When it’s not: It develops impressive—but useless—products that cannot reasonably be implemented into the core organization.

Freedom, Autonomy, Experimentation

Innovation labs fail when they come under pressure to solve the company’s existing problems. Why spend time and resources on creating a space for innovation and filling it with creative, imaginative people if they are not free to innovate?

It’s essential to encourage lab workers to be creative and give them the freedom to work on new ideas while validating and scaling new business models. Its goals should be tied to the company’s overall mission and vision, but not to overcome an existing challenge. The best innovation comes when new issues are discovered—and hopefully solved—by the lab’s work.

The innovation lab should be treated as a separate entity, not part of the main business. Its team needs the freedom to take risks and experiment, an approach that may not be suited to well-established processes or departments. It should also be a diverse space, with people from multiple different backgrounds and cultures—innovation is boosted by a mix of individual viewpoints, especially when given adequate freedom to try new things.

Although freedom is important, it is vital for business leaders to outline a robust innovation strategy, and not simply stick their best and brightest in a room and hope for the best. Start by thinking about how to track and measure the success of the lab and its products. In the long run, this will help with the difficult task of managing the lab for future breakthroughs.

When it’s great: It has a diverse portfolio of talent, it’s separate from the central organization, and has the freedom to explore new concepts, along with a strong innovation strategy for managing the success of its solutions.  

When it’s not: Stakeholders in the lab’s output choke innovation by attempting to steer it towards existing departmental challenges. The lab should be focused on disruption and discovery, not fixing outstanding company issues.

Innovation Lab, not Innovation Theater

Often, corporations mistakenly establish an innovation lab with no real strategy and expect success, only to find that a couple of years later they have achieved nothing of value. This scenario has been labeled “innovation theater” by respected Silicon Valley veteran Steve Blank, highlighting the pretense associated with unproductive innovation labs.

The problem is exacerbated by the failure of companies to properly incubate and accelerate the ideas that come from the lab, stemming from a lack of confidence or investment by decision-makers. For the people who work in the labs, any resistance to the solutions they have developed is frustrating and demotivating, so obtaining leadership’s unwavering support for the lab should be priority one.

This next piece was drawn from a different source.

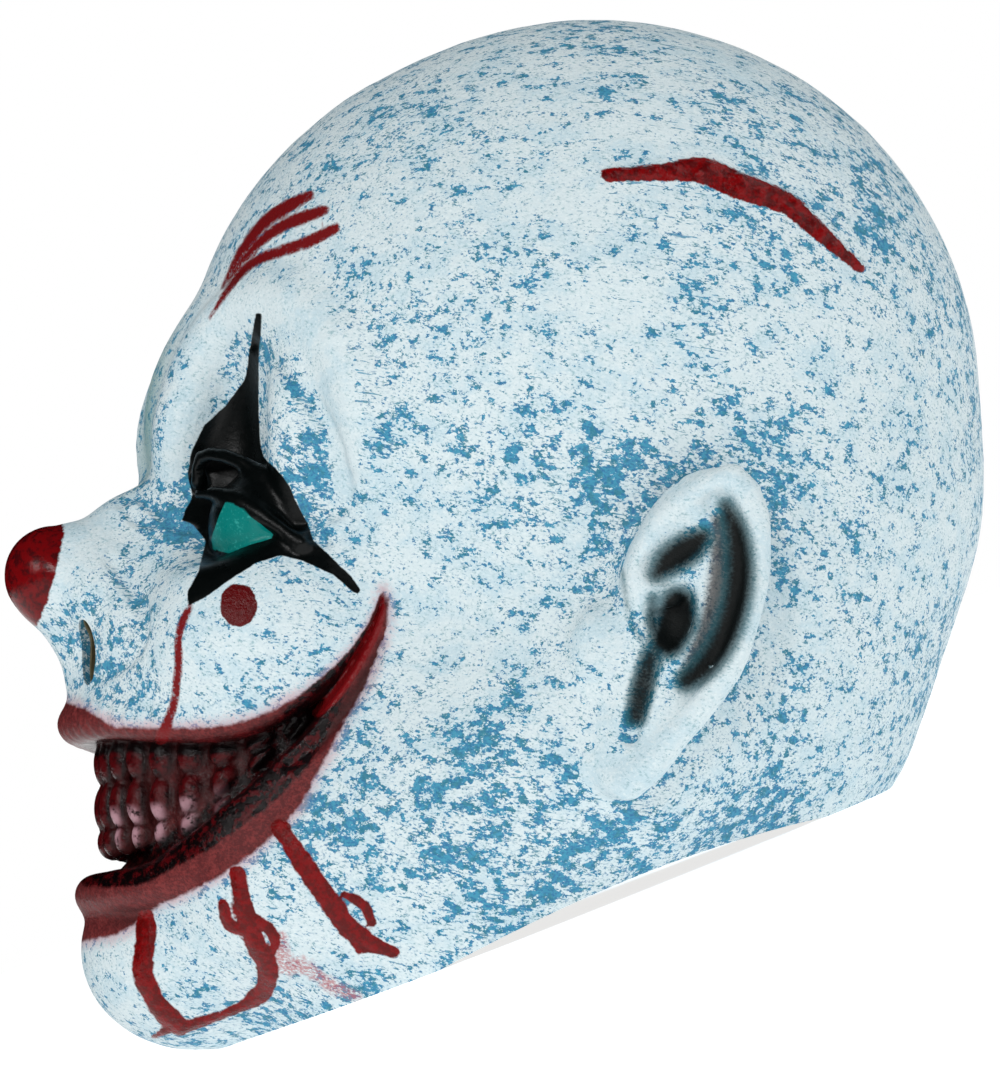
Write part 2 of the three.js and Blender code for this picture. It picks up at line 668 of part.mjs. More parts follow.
// The ground under the rim, arched a little over each shoulder
function archedGround() {
  const [middle, rise, half] = RIM_ARCH;
  const radius = (half * half + rise * rise) / (2 * rise);
  const spread = Math.asin(half / radius);
  const outline = new THREE.Shape();
  outline.moveTo(-GROUND_REACH, -GROUND_DEPTH);
  outline.lineTo(GROUND_REACH, -GROUND_DEPTH);
  outline.lineTo(GROUND_REACH, 0);
  outline.absarc(middle, rise - radius, radius, Math.PI / 2 - spread, Math.PI / 2 + spread);
  outline.lineTo(-GROUND_REACH, 0);
  const depth = 2 * GROUND_REACH;
  const solid = new THREE.ExtrudeGeometry(outline, { depth, bevelEnabled: false, curveSegments: 40 });
  const along = [new THREE.Vector3(0, 1, 0), new THREE.Vector3(0, 0, 1), new THREE.Vector3(1, 0, 0)];
  solid.applyMatrix4(new THREE.Matrix4().makeBasis(...along));
  return solid.translate(-GROUND_REACH, 0, ground).rotateX(radians(TILT));
}

let skin = outerSolid.subtract(innerSolid).subtract(solidOf(archedGround()));
for (const hole of [...holes(SLOT, "y", 22), ...holes(NOSTRIL, "z", -41)]) skin = skin.subtract(hole);

// The cut skin, thinned once more so that no sliver is left along a cut, and set on its rim
function triples(list) {
  const out = [];
  for (let i = 0; i < list.length; i += 3) out.push(Array.from(list.slice(i, i + 3)));
  return out;
}
const cut = skin.getMesh();
const points = triples(cut.vertProperties);
const kept = thin(points, triples(cut.triVerts), SKIN_TRIANGLES);
const stood = new THREE.BufferGeometry();
stood.setAttribute("position", new THREE.Float32BufferAttribute(points.flat(), 3));
stood.rotateX(-radians(TILT));
stood.translate(0, CENTRE_SHIFT, -ground);
const height = stood.attributes.position;
for (let i = 0; i < height.count; i++) if (Math.abs(height.getZ(i)) < 0.08) height.setZ(i, 0);
stood.setIndex(kept.flat());
const geometry = stood.toNonIndexed();
geometry.computeVertexNormals();

const latex = new THREE.MeshStandardMaterial({ color: 0xc2dce0, roughness: 0.55, metalness: 0 });
const mask = new THREE.Mesh(geometry, latex);
mask.name = "clown_mask";

const group = new THREE.Group();
group.add(mask);

export default group;
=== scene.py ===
import math

import bmesh
import bpy
import numpy as np
from mathutils import Matrix, Vector


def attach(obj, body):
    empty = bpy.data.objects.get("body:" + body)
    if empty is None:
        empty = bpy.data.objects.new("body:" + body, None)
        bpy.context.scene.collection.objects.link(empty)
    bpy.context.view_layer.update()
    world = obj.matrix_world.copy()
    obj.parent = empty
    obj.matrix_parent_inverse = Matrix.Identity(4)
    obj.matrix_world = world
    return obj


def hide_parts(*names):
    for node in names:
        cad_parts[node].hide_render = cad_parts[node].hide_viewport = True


# A full-head clown mask of cast latex, one painted skin that stands on its arched neck rim.
# The head is described upright in millimetres (x to its left, y back, z up) as one field of
# signed distances, and tilted back at the end so that its neck rim lies flat on the ground.

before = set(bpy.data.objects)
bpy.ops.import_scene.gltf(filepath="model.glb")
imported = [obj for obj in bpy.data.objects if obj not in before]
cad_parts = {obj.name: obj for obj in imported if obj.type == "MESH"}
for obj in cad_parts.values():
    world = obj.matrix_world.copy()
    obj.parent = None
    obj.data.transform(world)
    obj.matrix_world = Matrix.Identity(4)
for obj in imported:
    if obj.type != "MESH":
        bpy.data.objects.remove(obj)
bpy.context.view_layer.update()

# How far the head leans back from the plane of its rim, where that plane cuts the head's upright
# axis, the wall's thickness, and the shift that centres the mask over its bounding box
TILT = math.radians(21.5)
RIM = -105.2
WALL = 2.8
CENTRE_SHIFT = 18.7
GROUND = RIM * math.cos(TILT)
# The arch of the rim over each shoulder: its middle, its height and half its length
RIM_ARCH = (-30, 4.3, 59)

# Rounded masses of the head: centre and half sizes, or two ends with a radius each
CRANIUM = ((0, 10.6, 37.5), (93, 105.5, 103.5))
FOREHEAD = ((0, -25, 35), (80, 78.5, 87))
OCCIPUT = ((0, 26, 6), (82, 89, 60))
NAPE = ((0, 14, -27), (85, 89, 87))
JAW_BASE = ((0, -30, -85), (73, 70, 85))
JAW_SIDE = ((58, 0, -60, 33), (29, -84, -93, 31))
MIDFACE = ((0, -66, -38), (58, 63, 60))
BROW = ((0, -87, 27), (30, 28, 35))
CHIN = ((0, -101, -115.5), (31, 30.5, 27))
CHEEK = ((37, -84, -34), (26, 36, 28))
SOCKET = ((40, -104, 18), (19, 15, 30))
EYE_BAG = ((47, -80, 19), (12, 9, 25))
EYEBALL = ((35, -86, -4), (17.5, 17.5, 16))
NOSE = ((0, -140, -15, 13.3), (0, -106, -15, 22))
NOSE_WING = ((11, -126, -23, 12), (17, -114, -34, 14))
NOSE_BRIDGE = ((0, -139, -23, 7.5), (0, -126, -41, 8))
NOSE_ROOT = ((0, -111.5, -1), (14, 17, 10.5))
NOSE_SIDE = ((18.5, -121, -31), (11.5, 9.5, 12.5))
SLOT = ((31, -101, 9), (7.5, 14, 3.6))
NOSTRIL = ((13.5, -131.5, -36.5), (9, 3.9, 9.5))

# Boxes of the left half, low corner and high corner, past which a feature changes nothing
CHEEK_BOX = ((-1, -160, -110), (90, -20, 30))
BROW_BOX = ((-1, -130, -30), (85, -40, 80))
NOSE_BOX = ((-1, -165, -80), (60, -75, 30))
EYE_BOX = ((5, -115, -30), (65, -50, 25))
LID_BOX = ((8, -120, -35), (70, -60, 30))
GROOVE_BOX = ((10, -140, -55), (75, -60, 55))
MOUTH_BOX = ((-1, -150, -115), (75, -40, -8))
HOLLOW_BOX = ((-1, -150, -125), (75, -40, 2))
EAR_BOX = ((70, -45, -100), (130, 60, 25))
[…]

Instead of focusing on the superficial, inflated expectations that come with establishing an innovation lab, companies will find greater success when securing top-down stakeholder buy-in. Business leaders should be acutely aware of the projects that the lab is working on and cherrypick those that can scale. Only then can the lab become successful.

When it’s great: Corporate leadership supports the lab’s efforts and monitors production for scalable solutions, resulting in measurable business results.

When it’s not: Inflated expectations of the lab’s potential lead to it becoming an innovation theater, or a complete misalignment with business goals, making it a superficial and worthless investment.

Key Takeaways

Under the right circumstances, these labs can be great for business, especially as companies look to get a more significant foothold in the digital world. However, achieving success from an innovation lab requires the company to commit to widespread leadership buy-in, strategic alignment with business goals, and a diverse, talented team with the freedom and resources to experiment.

Without these three key elements, the lab will not turn out to be a worthwhile investment and will end up becoming just another worthless innovation theater.